Internal Validity Tutorial

e. Instrumentation

The reliability of the instrument used to gauge the dependent variable or manipulate the independent variable may change in the course of an experiment. Examples include changes in the calibration of a mechanical measuring device as well as the proficiency of a human observer or interviewer. Suppose that the dependent variable is measured twice for a group of subjects, once at Time A and later at Time B, and that the independent variable is introduced in the interim. Suppose also that the ability of a recording device to detect instances of the target behavior improves (declines) as the experiment progresses. If scores on the dependent measure differ at these two times, the discrepancy may be due to the independent variable or to more (less) sensitive recordings of the target behavior at Time B relative to at Time A.

Background Information

Example

The name of each child in the classes was written on a separate slip of paper. All the slips were put in a bowl and mixed up thoroughly. Students were assigned to the Experimental Group and to the Control Group alternately as their names were pulled out of the bowl one at a time. One day at school, the children in the Control Group were told to go to one room and children in the Experimental Group to another room, where they were exposed to their respective conditions. Two days later, the Generalization Probe was conducted. For ease of record keeping, all Control Group children were tested first, then all the Experimental Group children. The student teacher scored children's responses to the confederate's lures. In the beginning, he hid indoors and strained to see and hear through an open window; later on, he discovered he could see and hear better by hiding outside and peeking around a corner. The mean score for children in the Control Group was 1.2 and the mean score for children in the Experimental Group was 3.4. We conclude that the 20-minute interactive video improved the children's self-protection skills in a potential abduction situation.

Nonexample

The name of each child in the classes was written on a separate slip of paper. All the slips were put in a bowl and mixed up thoroughly. Students were assigned to the Experimental Group and to the Control Group alternately as their names were pulled out of the bowl one at a time. One day at school, the children in the Control Group were told to go to one room and children in the Experimental Group to another room, where they were exposed to their respective conditions. Two days later, the Generalization Probe was conducted, in which children were selected from class to be tested in random order. The student teacher scored each child's response to the confederate's lures. Pilot research at the same school revealed that the best observation procedure was to hide outside and peek around a corner, which the student teacher did consistently throughout testing. The mean score for children in the Control Group was 1.2 and the mean score for children in the Experimental Group was 3.4. We conclude that the 20-minute interactive video improved the children's self-protection skills in a potential abduction situation.

Analysis

The first item is an example in which instrumentation is a threat to internal validity. Two factors compound the problem. First, the student teacher's ability to detect instances of the target behaviors improved over time. Second, children in the Control Group were tested first. The higher Generalization Probe score by the Experimental Group may be due to exposure to the interactive video or to fewer missed observations of the target behaviors for the Experimental Group children than for the Control Group children.

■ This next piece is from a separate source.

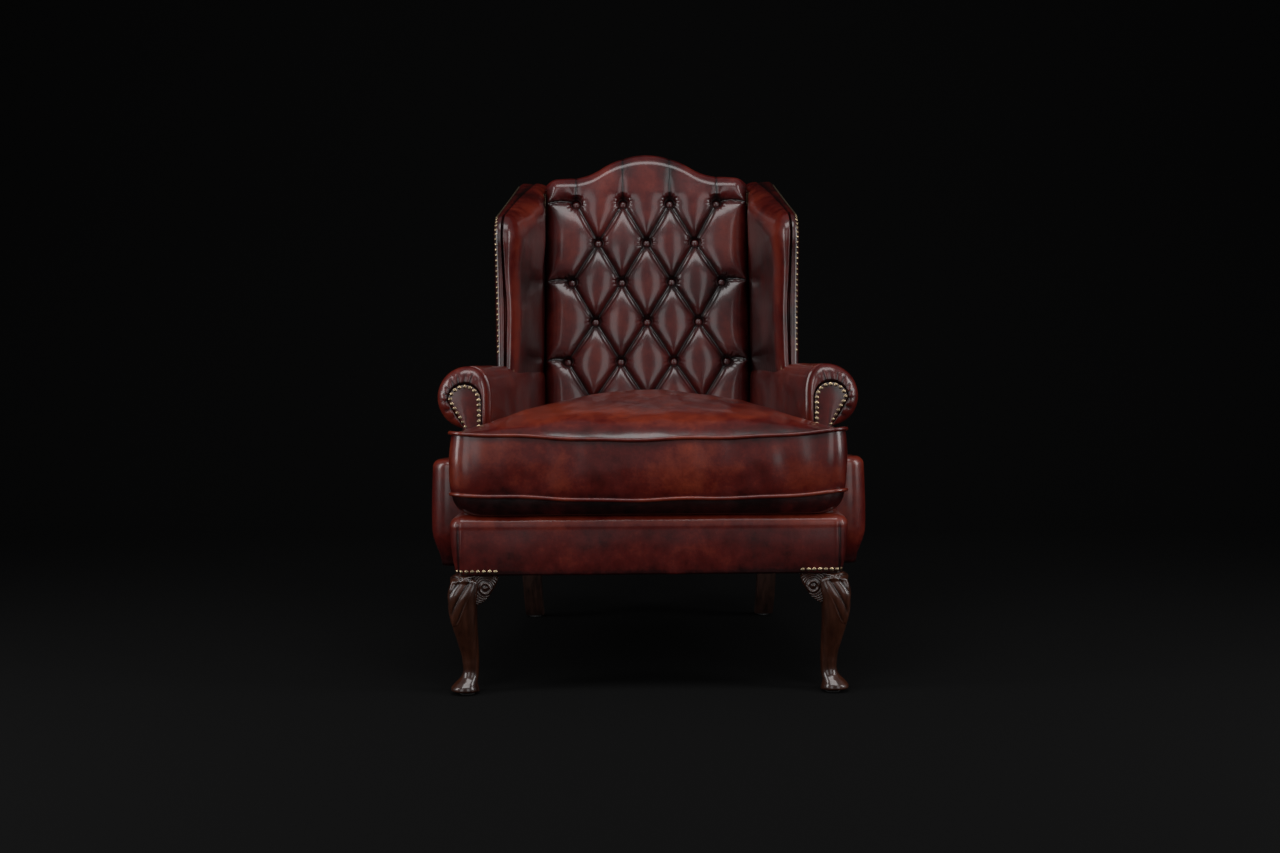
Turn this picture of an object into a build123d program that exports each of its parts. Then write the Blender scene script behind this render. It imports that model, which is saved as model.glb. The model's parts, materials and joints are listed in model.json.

In the second item, because the recording location remained constant throughout probe testing, we expect the number of missed observations also to be constant. However, even if observer proficiency did change over time for other reasons, perhaps the result of fatigue, the random ordering during the Generalization Probe ensured approximately equal numbers of students in the two groups both early and late in testing. Thus, while missed observations may increase with the number of students tested, they would be equally distributed between the two groups. With these two procedural changes, we can be more confident that the better Generalization Probe score for the Experimental Group was not the result of instrumentation.